1. Load/import a 4/4 Style into a suitable MIDI Sequencer or a DAW (either using the "Goto" function of Mixmaster or using the "Style Split and Splice" tool).

2. Cut out the third or fourth beat completely in each measure

3. Change the Time Signature to 3/4.

4. Check all the Style sections (especially the fill-ins) and adjust the notes manually if necessary.

5. Save the edited Style as a MIDI file in SMF0 format and, if you have used "Style Split and Splice", add the previously separated "non-MIDI" part now to obtain a working Style file. (If you have used the GoTo feature of MixMaster before, now re-save the Style file in MixMaster.)
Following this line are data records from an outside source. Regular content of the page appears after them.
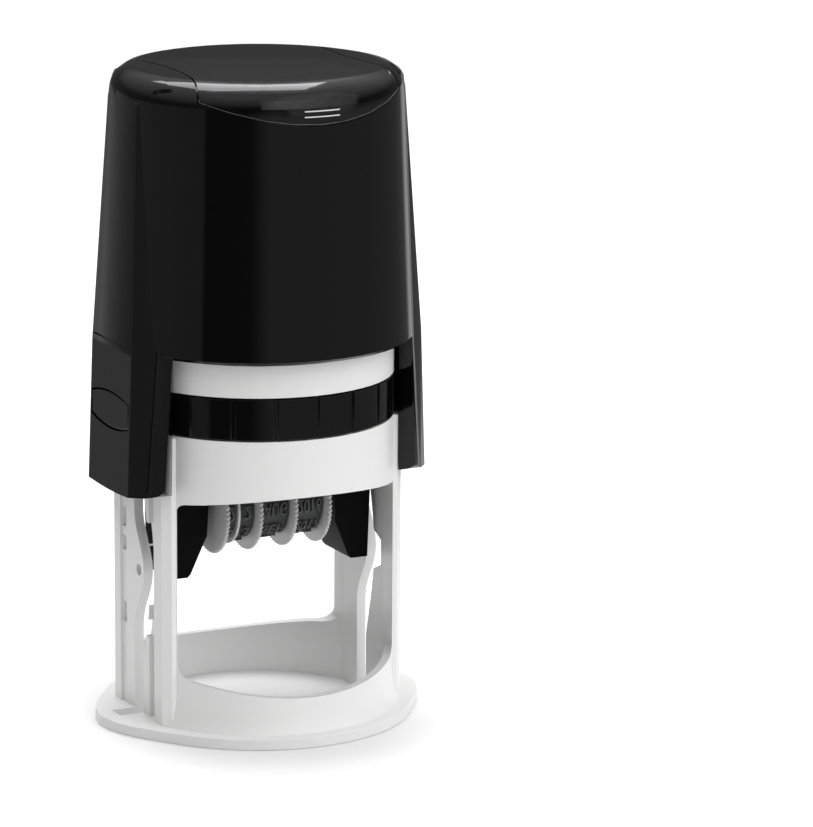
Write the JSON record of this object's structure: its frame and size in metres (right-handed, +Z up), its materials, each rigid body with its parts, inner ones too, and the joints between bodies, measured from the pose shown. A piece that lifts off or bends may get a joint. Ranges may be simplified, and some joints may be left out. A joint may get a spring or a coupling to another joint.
{
  "type": "self-inking date and time stamp",
  "caption": "Upright self-inking stamp: round frame with a window, press cap with two legs, flipping date and hour dies, sliding ink cassette.",
  "frame": {"origin": "on the ground in the middle of the foot", "axes": "+Z up along the press stroke, -Y the front, where the ink cassette slides out, +X the object's right seen from behind the camera"},
  "size_m": [0.0628, 0.057, 0.1209],
  "materials": {
    "white_plastic": "semi-gloss white moulded plastic",
    "black_plastic": "gloss black moulded plastic",
    "smoky_clear": "dark smoky clear plastic, glossy",
    "card": "blank dark card",
    "rubber_feet": "dark rubber",
    "steel": "plain steel wire and rod",
    "felt": "ink felt, matt",
    "red_plastic": "red moulded plastic",
    "die_rubber": "blue-grey type rubber",
    "dark_plastic": "dark plastic, satin",
    "pale_rubber": "pale rubber",
    "wheel_plastic": "light grey plastic, satin",
    "band_rubber": "blue-grey type rubber"
  },
  "bodies": {
    "frame": {"base_frame": "white_plastic", "foot_pad_1": "rubber_feet", "foot_pad_2": "rubber_feet", "foot_pad_3": "rubber_feet", "foot_pad_4": "rubber_feet", "return_spring": "steel"},
    "cap": {"cap_shell": "black_plastic", "index_card": "card", "pivot_pin_left": "black_plastic", "pivot_pin_right": "black_plastic"},
    "cover": {"index_cover": "smoky_clear"},
    "lock_left": {"lock_button_left": "black_plastic"},
    "lock_right": {"lock_button_right": "black_plastic"},
    "pad": {"pad_tray": "black_plastic", "ink_felt": "felt"},
    "carrier": {"plate_carrier": "black_plastic", "crank_left": "black_plastic", "crank_right": "black_plastic", "wheel_axle": "steel", "end_disc": "wheel_plastic", "band_platen": "dark_plastic", "face_plate": "dark_plastic", "arrow_plate": "pale_rubber", "date_band_tens": "band_rubber", "date_band_units": "band_rubber", "date_band_month": "band_rubber", "date_band_year": "band_rubber"},
    "time": {"time_ring": "red_plastic", "time_die": "die_rubber"},
    "dial_tens": {"wheel_tens": "wheel_plastic"},
    "dial_units": {"wheel_units": "wheel_plastic"},
    "dial_month": {"wheel_month": "wheel_plastic"},
    "dial_year": {"wheel_year": "wheel_plastic"}
  },
  "joints": [
    {"name": "press", "type": "slide", "parent": "frame", "child": "cap", "axis": [0, 0, -1], "range_m": [0, 0.0404], "stiffness_N_per_m": 400, "springref_m": -0.0085, "deforming": ["return_spring"]},
    {"name": "flip", "type": "hinge", "parent": "cap", "child": "carrier", "pos_m": [0, 0, 0.0489], "axis": [1, 0, 0], "range_deg": [-180, 0]},
    {"name": "pad_slide", "type": "slide", "parent": "frame", "child": "pad", "axis": [0, -1, 0], "range_m": [0, 0.055]},
    {"name": "cover_lift", "type": "slide", "parent": "cap", "child": "cover", "axis": [0, 0, 1], "range_m": [0, 0.02]},
    {"name": "lock_right_push", "type": "slide", "parent": "cap", "child": "lock_right", "axis": [-1, 0, 0], "range_m": [0, 0.0009], "stiffness_N_per_m": 1000, "springref_m": -0.001},
    {"name": "lock_left_push", "type": "slide", "parent": "cap", "child": "lock_left", "axis": [1, 0, 0], "range_m": [0, 0.0009], "stiffness_N_per_m": 1000, "springref_m": -0.001},
    {"name": "time_turn", "type": "hinge", "parent": "carrier", "child": "time", "pos_m": [0, 0, 0.0489], "axis": [0, 0, 1], "continuous": true},
    {"name": "tens_turn", "type": "hinge", "parent": "carrier", "child": "dial_tens", "pos_m": [-0.0107, -0.0025, 0.0396], "axis": [1, 0, 0], "continuous": true},
    {"name": "units_turn", "type": "hinge", "parent": "carrier", "child": "dial_units", "pos_m": [-0.004, -0.0025, 0.0396], "axis": [1, 0, 0], "continuous": true},
    {"name": "month_turn", "type": "hinge", "parent": "carrier", "child": "dial_month", "pos_m": [0.003, -0.0025, 0.0396], "axis": [1, 0, 0], "continuous": true},
    {"name": "year_turn", "type": "hinge", "parent": "carrier", "child": "dial_year", "pos_m": [0.0098, -0.0025, 0.0396], "axis": [1, 0, 0], "continuous": true}
  ],
  "couplings": [
    {"joint": "flip", "follows": "press", "rad_per_m": -77.76}
  ]
}
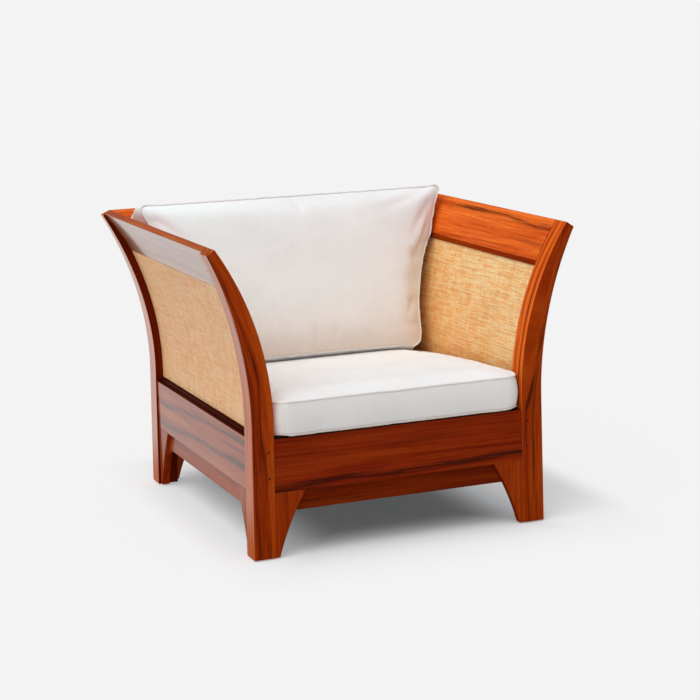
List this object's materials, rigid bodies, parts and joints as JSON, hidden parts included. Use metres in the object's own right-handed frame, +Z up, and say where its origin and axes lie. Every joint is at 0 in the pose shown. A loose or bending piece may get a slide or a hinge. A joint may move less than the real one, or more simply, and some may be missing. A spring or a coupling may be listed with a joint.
{
  "type": "lounge chair",
  "caption": "Low lounge armchair with flared arms and back, solid wood posts and rails, woven raffia walls and two loose piped cushions.",
  "frame": {"origin": "on the floor, in the middle of the chair's outline", "axes": "+X to the sitter's left, which is the right side seen from the front; +Y to the back; +Z up"},
  "size_m": [1.024, 1.01, 0.8467],
  "materials": {
    "frame_wood": "satin lacquer",
    "inner_wood": "sanded, uncoated",
    "raffia": "plain weave",
    "peg_wood": "satin lacquer",
    "steel": "zinc plated",
    "nylon": "matt",
    "linen": "plain woven linen"
  },
  "bodies": {
    "frame": {"front_left_post": "frame_wood", "front_right_post": "frame_wood", "rear_left_post": "frame_wood", "rear_right_post": "frame_wood", "front_rail": "frame_wood", "rear_rail": "frame_wood", "left_rail": "frame_wood", "right_rail": "frame_wood", "front_lower_rail": "frame_wood", "rear_lower_rail": "frame_wood", "left_lower_rail": "frame_wood", "right_lower_rail": "frame_wood", "front_left_bracket": "frame_wood", "front_right_bracket": "frame_wood", "rear_left_bracket": "frame_wood", "rear_right_bracket": "frame_wood", "left_front_bracket": "frame_wood", "left_rear_bracket": "frame_wood", "right_front_bracket": "frame_wood", "right_rear_bracket": "frame_wood", "left_arm_rail": "frame_wood", "right_arm_rail": "frame_wood", "crest_rail": "frame_wood", "left_top_bead": "frame_wood", "right_top_bead": "frame_wood", "back_top_bead": "frame_wood", "left_bottom_bead": "frame_wood", "right_bottom_bead": "frame_wood", "back_bottom_bead": "frame_wood", "left_panel_board": "inner_wood", "right_panel_board": "inner_wood", "back_panel_board": "inner_wood", "front_ledger": "inner_wood", "rear_ledger": "inner_wood", "seat_bearer": "inner_wood", "front_left_corner_block": "inner_wood", "front_right_corner_block": "inner_wood", "rear_left_corner_block": "inner_wood", "rear_right_corner_block": "inner_wood", "seat_slat_1": "inner_wood", "seat_slat_2": "inner_wood", "seat_slat_3": "inner_wood", "seat_slat_4": "inner_wood", "seat_slat_5": "inner_wood", "seat_slat_6": "inner_wood", "seat_slat_7": "inner_wood", "seat_slat_8": "inner_wood", "seat_slat_9": "inner_wood", "left_raffia_outer": "raffia", "left_raffia_inner": "raffia", "right_raffia_outer": "raffia", "right_raffia_inner": "raffia", "back_raffia_outer": "raffia", "back_raffia_inner": "raffia", "front_joint_pegs": "peg_wood", "slat_screws": "steel", "corner_bolts": "steel", "foot_glides": "nylon"},
    "seat_cushion": {"seat_cushion": "linen"},
    "back_cushion": {"back_cushion": "linen"}
  },
  "joints": [
    {"name": "seat_cushion_lift", "type": "slide", "parent": "frame", "child": "seat_cushion", "axis": [0, 0, 1], "range_m": [0, 0.57]},
    {"name": "back_cushion_lift", "type": "slide", "parent": "seat_cushion", "child": "back_cushion", "axis": [0, 0, 1], "range_m": [0, 0.46]}
  ]
}
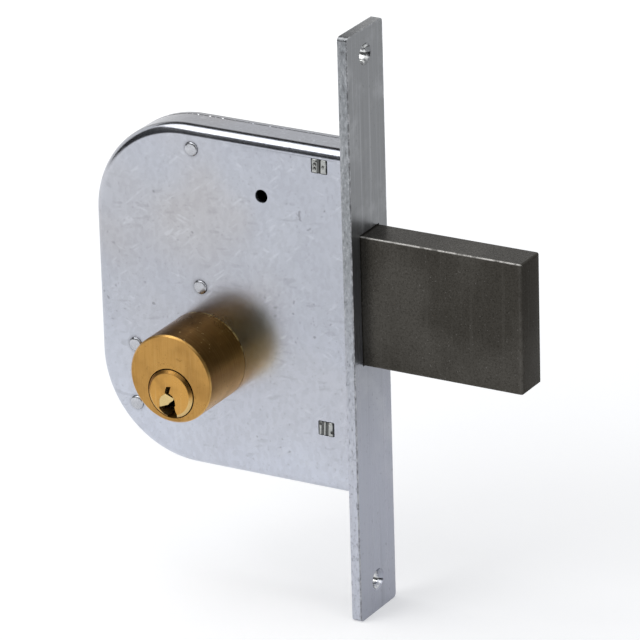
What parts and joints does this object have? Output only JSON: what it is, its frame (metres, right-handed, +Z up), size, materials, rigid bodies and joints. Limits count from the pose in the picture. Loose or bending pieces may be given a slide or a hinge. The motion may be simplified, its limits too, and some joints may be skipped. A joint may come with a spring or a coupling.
{
  "type": "mortise deadlock",
  "caption": "Mortise deadlock: flat faceplate, sheet-steel case with rounded back corners, long square bolt thrown by a round pin-tumbler cylinder.",
  "frame": {"origin": "On the faceplate's outer face, half way across it, level with the cylinder's axis.", "axes": "+X out of the faceplate, the way the bolt is thrown; -Y towards the side of the door that the cylinder stands out of; +Z up along the faceplate."},
  "size_m": [0.134, 0.0369, 0.1735],
  "materials": {
    "plated_face": "zinc plated, brushed",
    "zinc_sheet": "zinc plated sheet, satin",
    "blackened_steel": "blackened, matt",
    "brass": "turned, satin",
    "bright_steel": "bright turned",
    "spring_steel": "drawn"
  },
  "bodies": {
    "lock": {"faceplate": "plated_face", "case_front": "zinc_sheet", "case_back": "zinc_sheet", "upper_bracket": "bright_steel", "lower_bracket": "bright_steel", "spring_post": "bright_steel", "guide_post": "bright_steel", "upper_back_post": "bright_steel", "lower_back_post": "bright_steel", "cylinder_body": "brass", "cylinder_screw_1": "bright_steel", "cylinder_screw_2": "bright_steel", "idler_stud": "bright_steel", "idler_ring": "bright_steel", "brake_spring": "spring_steel", "pin_spring_1": "spring_steel", "pin_spring_2": "spring_steel", "pin_spring_3": "spring_steel", "pin_spring_4": "spring_steel", "pin_spring_5": "spring_steel"},
    "bolt_body": {"bolt": "blackened_steel"},
    "plug_body": {"plug": "brass", "plug_ring": "bright_steel", "plug_pinion": "bright_steel"},
    "idler_body": {"idler_gear": "bright_steel"},
    "key_pin_1_body": {"key_pin_1": "brass"},
    "driver_pin_1_body": {"driver_pin_1": "bright_steel"},
    "key_pin_2_body": {"key_pin_2": "brass"},
    "driver_pin_2_body": {"driver_pin_2": "bright_steel"},
    "key_pin_3_body": {"key_pin_3": "brass"},
    "driver_pin_3_body": {"driver_pin_3": "bright_steel"},
    "key_pin_4_body": {"key_pin_4": "brass"},
    "driver_pin_4_body": {"driver_pin_4": "bright_steel"},
    "key_pin_5_body": {"key_pin_5": "brass"},
    "driver_pin_5_body": {"driver_pin_5": "bright_steel"}
  },
  "joints": [
    {"name": "bolt_slide", "type": "slide", "parent": "lock", "child": "bolt_body", "axis": [1, 0, 0], "range_m": [-0.048, 0]},
    {"name": "idler_turn", "type": "hinge", "parent": "lock", "child": "idler_body", "pos_m": [-0.03147, 0, -0.00892], "axis": [0, 1, 0], "range_deg": [-180, 0]},
    {"name": "plug_turn", "type": "hinge", "parent": "lock", "child": "plug_body", "pos_m": [-0.05, 0, -0.0043], "axis": [0, 1, 0], "range_deg": [0, 720]},
    {"name": "key_pin_1_drop", "type": "slide", "parent": "plug_body", "child": "key_pin_1_body", "axis": [0, 0, 1], "range_m": [-0.0012, 0]},
    {"name": "driver_pin_1_drop", "type": "slide", "parent": "lock", "child": "driver_pin_1_body", "axis": [0, 0, 1], "range_m": [-0.0012, 0], "deforming": ["pin_spring_1"]},
    {"name": "key_pin_2_drop", "type": "slide", "parent": "plug_body", "child": "key_pin_2_body", "axis": [0, 0, 1], "range_m": [-0.0012, 0]},
    {"name": "driver_pin_2_drop", "type": "slide", "parent": "lock", "child": "driver_pin_2_body", "axis": [0, 0, 1], "range_m": [-0.0012, 0], "deforming": ["pin_spring_2"]},
    {"name": "key_pin_3_drop", "type": "slide", "parent": "plug_body", "child": "key_pin_3_body", "axis": [0, 0, 1], "range_m": [-0.0012, 0]},
    {"name": "driver_pin_3_drop", "type": "slide", "parent": "lock", "child": "driver_pin_3_body", "axis": [0, 0, 1], "range_m": [-0.0012, 0], "deforming": ["pin_spring_3"]},
    {"name": "key_pin_4_drop", "type": "slide", "parent": "plug_body", "child": "key_pin_4_body", "axis": [0, 0, 1], "range_m": [-0.0012, 0]},
    {"name": "driver_pin_4_drop", "type": "slide", "parent": "lock", "child": "driver_pin_4_body", "axis": [0, 0, 1], "range_m": [-0.0012, 0], "deforming": ["pin_spring_4"]},
    {"name": "key_pin_5_drop", "type": "slide", "parent": "plug_body", "child": "key_pin_5_body", "axis": [0, 0, 1], "range_m": [-0.0012, 0]},
    {"name": "driver_pin_5_drop", "type": "slide", "parent": "lock", "child": "driver_pin_5_body", "axis": [0, 0, 1], "range_m": [-0.0012, 0], "deforming": ["pin_spring_5"]}
  ],
  "couplings": [
    {"joint": "idler_turn", "follows": "bolt_slide", "rad_per_m": 65.45},
    {"joint": "plug_turn", "follows": "bolt_slide", "rad_per_m": -261.8},
    {"joint": "driver_pin_1_drop", "follows": "key_pin_1_drop", "ratio": 1},
    {"joint": "driver_pin_2_drop", "follows": "key_pin_2_drop", "ratio": 1},
    {"joint": "driver_pin_3_drop", "follows": "key_pin_3_drop", "ratio": 1},
    {"joint": "driver_pin_4_drop", "follows": "key_pin_4_drop", "ratio": 1},
    {"joint": "driver_pin_5_drop", "follows": "key_pin_5_drop", "ratio": 1}
  ]
}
6. Done! (Unfortunately I do not see a simpler procedure ...)


Best regards,
Chris
● Everyone kept saying "That won't work!" - Then someone came along who didn't know that, and - just did it.
● Never put the Manual too far away: There's more in it than you think! ;-)

mikf

As Andy fully explained, this idea that you need to convert styles to 'real' 6/8 is just not correct. A 6/8 style is either a good style or not, it doesn't get any more 'real' because you change the time signature on the keyboard. There was a lot of discussion about this some time ago on the forum and some people got really into these so called conversions, but I think they just didn't understand it is a non issue.
But equally the idea that you can convert 4/4 styles to 3/4 is very incorrect. A 3/4 and 4/4 accompaniment are totally different musical animals. Like Chris says you can try to modify a 4/4 style to be a 3/4 style, but its one heck of a modification, and would really be a completely new style by the time you make it sound decent, if indeed you were even capable of achieving that.